El idealismo más extremo parecía henchir los corazones de los ciudadanos europeos, por lo que nadie podía concebir un futuro que no estuviera plagado de avances y progresos. Un mundo de seguridad que, en palabras de Zweig, no dejaba de ser un ilusorio y frágil “castillo de naipes”. El mundo burguesamente estabilizado y ordenado, “ovillado en la seguridad, las posesiones y las comodidades”, estaba a las puertas de ver cómo de pronto todo se desbarataría sin solución de continuidad.
En esta misma línea, Toni Wrigley considera que hasta la I GM el grueso de Occidente siguió inmerso en un periodo de relativa quietud.

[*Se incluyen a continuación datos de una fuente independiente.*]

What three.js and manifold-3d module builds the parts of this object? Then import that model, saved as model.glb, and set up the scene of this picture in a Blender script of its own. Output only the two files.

En aquellos días podía pensarse que “nuestro padre sabía más que nosotros, se daba crédito a la sabiduría que aportan los años, y las normas consuetudinarias de conducta, como las creencias usuales, gozaban de autoridad”. Con el fin del conflicto en 1918, el cambio rápido se constituirá en la regla, por lo que la autoridad de los viejos ideales ya no gozará de vigencia en una sociedad en perpetuo cambio y evolución.
Fue a raíz de la Gran Guerra cuando las generaciones de jóvenes cultivadas en el antiguo mundo constatarían “el mito del progreso ilimitado en que se fundaba la civilización liberal, capitalista e imperialista de la belle époque”, advierte Roger Griffin en su obra Modernismo y fascismo. Una posición semejante sostiene Stefan Zweig en El mundo de ayer, cuando apunta que durante el siglo XIX “el sentimiento de seguridad era la posesión más deseable de millones de personas, el ideal común de vida”. Una fe en el progreso ininterrumpido e imparable tenía para aquel siglo la fuerza de una verdadera religión.

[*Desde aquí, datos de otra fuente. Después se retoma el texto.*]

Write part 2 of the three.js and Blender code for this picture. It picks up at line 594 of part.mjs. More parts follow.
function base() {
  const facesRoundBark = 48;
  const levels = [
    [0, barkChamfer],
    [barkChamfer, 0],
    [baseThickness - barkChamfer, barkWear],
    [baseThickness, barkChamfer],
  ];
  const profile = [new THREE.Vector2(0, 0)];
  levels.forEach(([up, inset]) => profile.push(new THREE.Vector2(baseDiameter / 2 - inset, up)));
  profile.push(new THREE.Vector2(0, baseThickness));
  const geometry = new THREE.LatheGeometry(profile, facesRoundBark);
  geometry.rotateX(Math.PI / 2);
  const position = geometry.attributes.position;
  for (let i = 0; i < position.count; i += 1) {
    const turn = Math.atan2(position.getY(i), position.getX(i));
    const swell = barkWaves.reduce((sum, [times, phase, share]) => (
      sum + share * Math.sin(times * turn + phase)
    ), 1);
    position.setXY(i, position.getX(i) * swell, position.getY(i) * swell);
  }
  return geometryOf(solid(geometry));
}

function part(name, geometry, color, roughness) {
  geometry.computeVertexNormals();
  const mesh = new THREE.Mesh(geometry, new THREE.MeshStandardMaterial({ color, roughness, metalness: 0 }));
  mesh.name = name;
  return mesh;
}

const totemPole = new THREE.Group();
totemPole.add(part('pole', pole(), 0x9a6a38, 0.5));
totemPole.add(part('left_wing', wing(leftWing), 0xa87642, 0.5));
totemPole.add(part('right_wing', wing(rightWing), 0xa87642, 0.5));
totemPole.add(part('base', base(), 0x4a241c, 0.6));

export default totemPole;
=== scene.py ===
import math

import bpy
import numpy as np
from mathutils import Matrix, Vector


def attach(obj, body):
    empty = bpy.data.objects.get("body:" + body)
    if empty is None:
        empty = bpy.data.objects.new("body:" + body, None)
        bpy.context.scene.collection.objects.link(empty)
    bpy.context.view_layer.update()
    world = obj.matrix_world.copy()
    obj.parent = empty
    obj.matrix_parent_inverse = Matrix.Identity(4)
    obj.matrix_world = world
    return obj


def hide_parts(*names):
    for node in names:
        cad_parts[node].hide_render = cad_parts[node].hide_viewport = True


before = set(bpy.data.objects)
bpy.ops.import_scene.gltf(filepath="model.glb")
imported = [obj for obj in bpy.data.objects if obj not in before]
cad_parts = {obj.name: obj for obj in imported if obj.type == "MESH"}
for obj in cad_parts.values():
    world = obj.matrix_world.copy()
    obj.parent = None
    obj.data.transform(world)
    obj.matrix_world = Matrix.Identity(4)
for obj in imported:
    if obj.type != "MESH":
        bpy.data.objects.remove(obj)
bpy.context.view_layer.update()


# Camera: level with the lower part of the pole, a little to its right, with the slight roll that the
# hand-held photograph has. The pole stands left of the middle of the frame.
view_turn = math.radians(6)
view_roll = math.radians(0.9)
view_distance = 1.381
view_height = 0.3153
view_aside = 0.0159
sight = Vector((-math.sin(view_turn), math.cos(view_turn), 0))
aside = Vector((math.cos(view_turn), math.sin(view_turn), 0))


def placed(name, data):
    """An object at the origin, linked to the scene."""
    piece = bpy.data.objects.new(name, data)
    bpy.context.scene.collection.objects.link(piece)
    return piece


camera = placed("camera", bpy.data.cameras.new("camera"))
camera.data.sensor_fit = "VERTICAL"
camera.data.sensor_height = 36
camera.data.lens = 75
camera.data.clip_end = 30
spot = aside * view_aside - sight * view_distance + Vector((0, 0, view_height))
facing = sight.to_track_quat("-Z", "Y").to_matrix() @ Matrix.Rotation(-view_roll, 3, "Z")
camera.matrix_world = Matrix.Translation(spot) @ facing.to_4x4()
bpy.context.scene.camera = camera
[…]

El idealismo más extremo parecía henchir los corazones de los ciudadanos europeos, por lo que nadie podía concebir un futuro que no estuviera plagado de avances y progresos. Un mundo de seguridad que, en palabras de Zweig, no dejaba de ser un ilusorio y frágil “castillo de naipes”. El mundo burguesamente estabilizado y ordenado, “ovillado en la seguridad, las posesiones y las comodidades”, estaba a las puertas de ver cómo de pronto todo se desbarataría sin solución de continuidad.

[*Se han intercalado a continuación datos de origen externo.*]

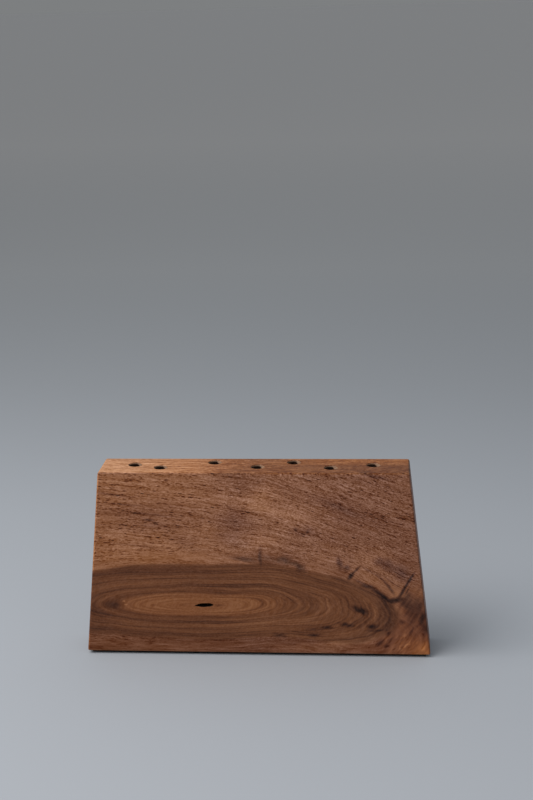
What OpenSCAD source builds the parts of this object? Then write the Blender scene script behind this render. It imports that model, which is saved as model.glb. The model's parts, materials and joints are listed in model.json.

En esta misma línea, Toni Wrigley considera que hasta la I GM el grueso de Occidente siguió inmerso en un periodo de relativa quietud. En aquellos días podía pensarse que “nuestro padre sabía más que nosotros, se daba crédito a la sabiduría que aportan los años, y las normas consuetudinarias de conducta, como las creencias usuales, gozaban de autoridad”. Con el fin del conflicto en 1918, el cambio rápido se constituirá en la regla, por lo que la autoridad de los viejos ideales ya no gozará de vigencia en una sociedad en perpetuo cambio y evolución.
Tras cuatro largos
años de guerra como nunca antes se había conocido, terminaron por desplomarse
los mitos progresistas e idealistas
que habían conformado la cosmovisión europea desde mediados del XIX. La edad de oro de la seguridad y de la razón
anterior a la I GM, donde todo tenía su norma, su medida y su peso determinados,
había fracasado. Las esperanzas depositadas en un porvenir sin contratiempos se
diluyeron de repente.
La demolición del presente
El mundo de
nuestros días también ha experimentado un desencantamiento generalizado
respecto a la idea del progreso
ilimitado. Si hace cien años el pistoletazo de salida fue el estallido de
un conflicto armado a escala global, hoy nos enfrentamos a una cruenta
contienda económica y financiera que empezó a fraguarse en el ocaso del siglo
XX y que terminó por estallar con el derrumbe de los grandes bancos y
aseguradoras de Estados Unidos.
Más de cinco años
después de la caída de Lehman Brothers, el 15 de septiembre de 2008, la
tormenta perfecta todavía no ha remitido en todos sus flancos y aún son muchas
las retaguardias que siguen desprotegidas. Son numerosos los reclutas que,
esperanzados en un futuro más prometedor que el de sus padres, han terminado
por perder su confianza en el mañana y se han visto impelidos a enrolarse en inciertos
frentes extranjeros.
El mito del progreso perpetuo, o lo que es
lo mismo, la manufactura de utopías
irrealizables en el mundo real, es sin duda uno de los ejercicios más
peligrosos que pueden acometerse, en tanto que inoculan en el imaginario
colectivo una amalgama de quimeras que, más pronto que tarde, terminan por
desvelarse como falsas. Como ya advirtiese Karl Marx, “la historia se repite,
primero como tragedia y luego como farsa”.